Provided records:
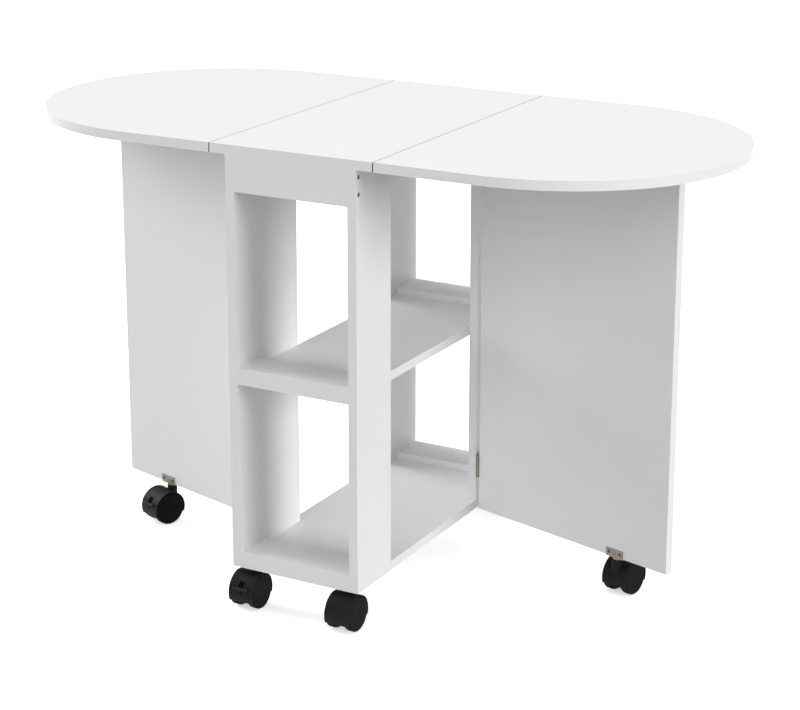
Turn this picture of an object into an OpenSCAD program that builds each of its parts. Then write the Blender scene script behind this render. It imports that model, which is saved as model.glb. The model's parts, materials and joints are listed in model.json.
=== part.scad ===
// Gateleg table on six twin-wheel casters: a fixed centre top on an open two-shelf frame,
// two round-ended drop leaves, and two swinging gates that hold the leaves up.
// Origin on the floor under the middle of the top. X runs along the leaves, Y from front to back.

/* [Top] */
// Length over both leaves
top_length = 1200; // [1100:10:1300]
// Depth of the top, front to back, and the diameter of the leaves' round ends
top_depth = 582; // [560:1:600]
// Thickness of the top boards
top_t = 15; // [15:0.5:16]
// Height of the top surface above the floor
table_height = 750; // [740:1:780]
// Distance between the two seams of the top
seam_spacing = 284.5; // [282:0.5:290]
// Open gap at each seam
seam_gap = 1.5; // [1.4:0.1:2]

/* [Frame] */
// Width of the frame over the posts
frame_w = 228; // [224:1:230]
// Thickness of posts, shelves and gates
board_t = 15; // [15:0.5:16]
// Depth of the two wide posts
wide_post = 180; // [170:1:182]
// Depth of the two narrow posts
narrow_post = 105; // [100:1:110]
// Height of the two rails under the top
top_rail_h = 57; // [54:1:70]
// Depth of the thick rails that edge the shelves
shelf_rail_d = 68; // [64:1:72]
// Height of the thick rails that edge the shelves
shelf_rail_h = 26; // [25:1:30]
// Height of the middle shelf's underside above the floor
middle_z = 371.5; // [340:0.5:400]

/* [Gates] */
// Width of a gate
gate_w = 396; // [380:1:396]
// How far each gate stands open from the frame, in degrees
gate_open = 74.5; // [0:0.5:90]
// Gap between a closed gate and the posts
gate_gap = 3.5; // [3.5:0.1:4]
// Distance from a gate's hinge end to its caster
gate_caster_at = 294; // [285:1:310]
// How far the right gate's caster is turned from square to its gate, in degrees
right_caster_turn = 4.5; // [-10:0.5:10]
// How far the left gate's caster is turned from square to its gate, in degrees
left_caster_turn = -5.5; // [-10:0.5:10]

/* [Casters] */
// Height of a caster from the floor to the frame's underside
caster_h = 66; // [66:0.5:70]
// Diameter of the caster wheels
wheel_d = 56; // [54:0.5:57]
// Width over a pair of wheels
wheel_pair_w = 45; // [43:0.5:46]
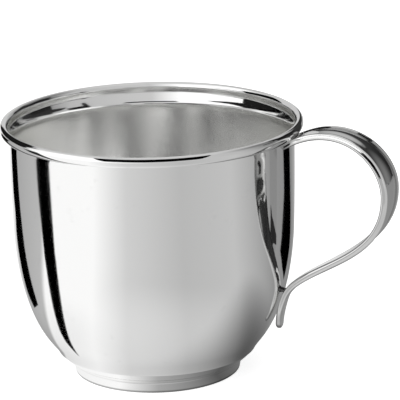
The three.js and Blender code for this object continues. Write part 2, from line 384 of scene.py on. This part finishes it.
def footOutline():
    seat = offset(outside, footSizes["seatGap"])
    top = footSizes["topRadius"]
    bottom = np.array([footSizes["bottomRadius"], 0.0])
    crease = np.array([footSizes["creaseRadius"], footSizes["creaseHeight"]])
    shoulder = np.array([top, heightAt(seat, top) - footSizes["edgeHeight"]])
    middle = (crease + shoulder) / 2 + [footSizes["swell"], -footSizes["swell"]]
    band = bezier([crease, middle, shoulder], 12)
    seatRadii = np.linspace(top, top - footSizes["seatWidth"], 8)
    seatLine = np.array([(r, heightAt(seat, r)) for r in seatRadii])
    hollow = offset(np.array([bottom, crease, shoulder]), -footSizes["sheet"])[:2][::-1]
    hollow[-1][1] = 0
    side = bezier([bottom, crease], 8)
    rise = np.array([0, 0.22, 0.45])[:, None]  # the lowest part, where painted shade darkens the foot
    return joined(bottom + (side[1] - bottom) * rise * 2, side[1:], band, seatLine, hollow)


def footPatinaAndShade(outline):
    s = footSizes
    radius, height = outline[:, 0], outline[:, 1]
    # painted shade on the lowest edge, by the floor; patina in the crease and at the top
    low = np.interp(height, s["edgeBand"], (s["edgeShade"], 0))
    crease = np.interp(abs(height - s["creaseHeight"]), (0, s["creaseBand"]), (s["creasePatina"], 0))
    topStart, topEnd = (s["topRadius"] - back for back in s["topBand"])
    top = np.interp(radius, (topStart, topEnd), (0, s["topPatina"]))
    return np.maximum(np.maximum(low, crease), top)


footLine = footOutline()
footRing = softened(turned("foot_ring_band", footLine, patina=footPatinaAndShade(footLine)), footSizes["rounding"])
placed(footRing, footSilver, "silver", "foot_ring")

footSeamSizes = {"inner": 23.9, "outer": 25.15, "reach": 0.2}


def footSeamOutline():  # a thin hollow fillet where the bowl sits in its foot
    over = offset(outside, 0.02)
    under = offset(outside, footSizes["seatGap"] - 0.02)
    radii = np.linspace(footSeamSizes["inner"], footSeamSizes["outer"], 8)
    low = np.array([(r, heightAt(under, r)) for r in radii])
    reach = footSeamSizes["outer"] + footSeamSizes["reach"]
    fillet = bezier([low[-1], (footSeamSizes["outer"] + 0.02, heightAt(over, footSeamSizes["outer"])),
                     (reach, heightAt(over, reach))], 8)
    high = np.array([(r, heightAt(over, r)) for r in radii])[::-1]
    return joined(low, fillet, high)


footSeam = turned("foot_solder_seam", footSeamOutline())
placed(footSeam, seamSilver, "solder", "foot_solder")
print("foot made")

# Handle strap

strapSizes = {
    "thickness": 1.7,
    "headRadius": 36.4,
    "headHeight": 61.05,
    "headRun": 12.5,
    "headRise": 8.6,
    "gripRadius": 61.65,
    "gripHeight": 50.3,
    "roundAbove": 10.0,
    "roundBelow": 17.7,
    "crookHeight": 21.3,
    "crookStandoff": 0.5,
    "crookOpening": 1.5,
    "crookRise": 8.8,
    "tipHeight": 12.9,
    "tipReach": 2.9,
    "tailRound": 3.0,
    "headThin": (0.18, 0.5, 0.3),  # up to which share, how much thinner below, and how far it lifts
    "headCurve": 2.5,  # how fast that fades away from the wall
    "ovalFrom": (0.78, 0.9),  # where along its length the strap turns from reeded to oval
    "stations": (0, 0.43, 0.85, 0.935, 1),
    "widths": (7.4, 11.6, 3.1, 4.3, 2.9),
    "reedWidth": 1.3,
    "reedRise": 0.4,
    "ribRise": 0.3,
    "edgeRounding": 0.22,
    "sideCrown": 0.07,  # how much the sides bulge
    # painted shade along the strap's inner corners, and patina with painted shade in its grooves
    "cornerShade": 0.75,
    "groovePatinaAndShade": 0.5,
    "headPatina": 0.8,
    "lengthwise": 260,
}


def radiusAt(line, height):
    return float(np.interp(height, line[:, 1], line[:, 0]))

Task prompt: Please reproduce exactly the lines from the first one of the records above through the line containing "front to back.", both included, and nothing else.

Written answer:
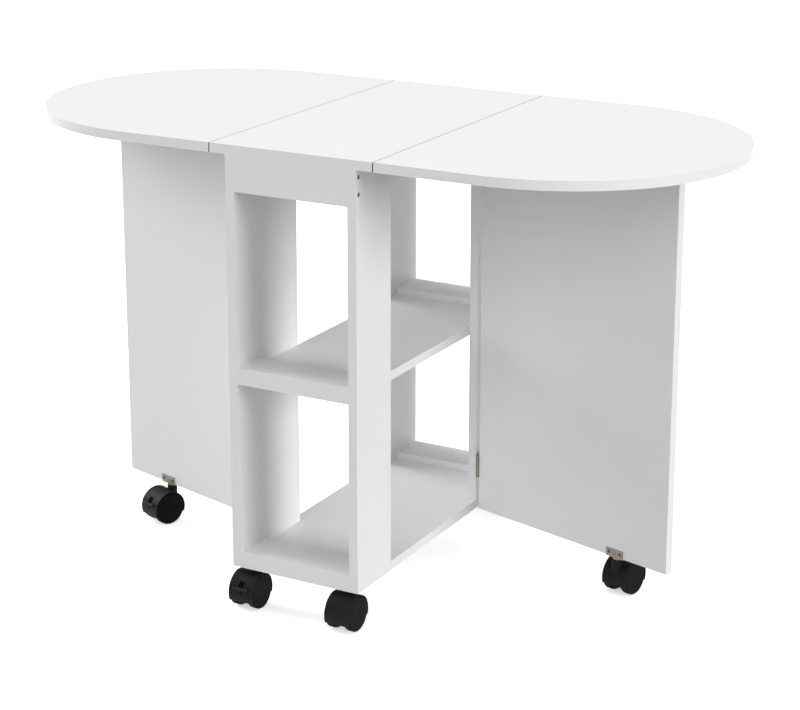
Turn this picture of an object into an OpenSCAD program that builds each of its parts. Then write the Blender scene script behind this render. It imports that model, which is saved as model.glb. The model's parts, materials and joints are listed in model.json.
=== part.scad ===
// Gateleg table on six twin-wheel casters: a fixed centre top on an open two-shelf frame,
// two round-ended drop leaves, and two swinging gates that hold the leaves up.
// Origin on the floor under the middle of the top. X runs along the leaves, Y from front to back.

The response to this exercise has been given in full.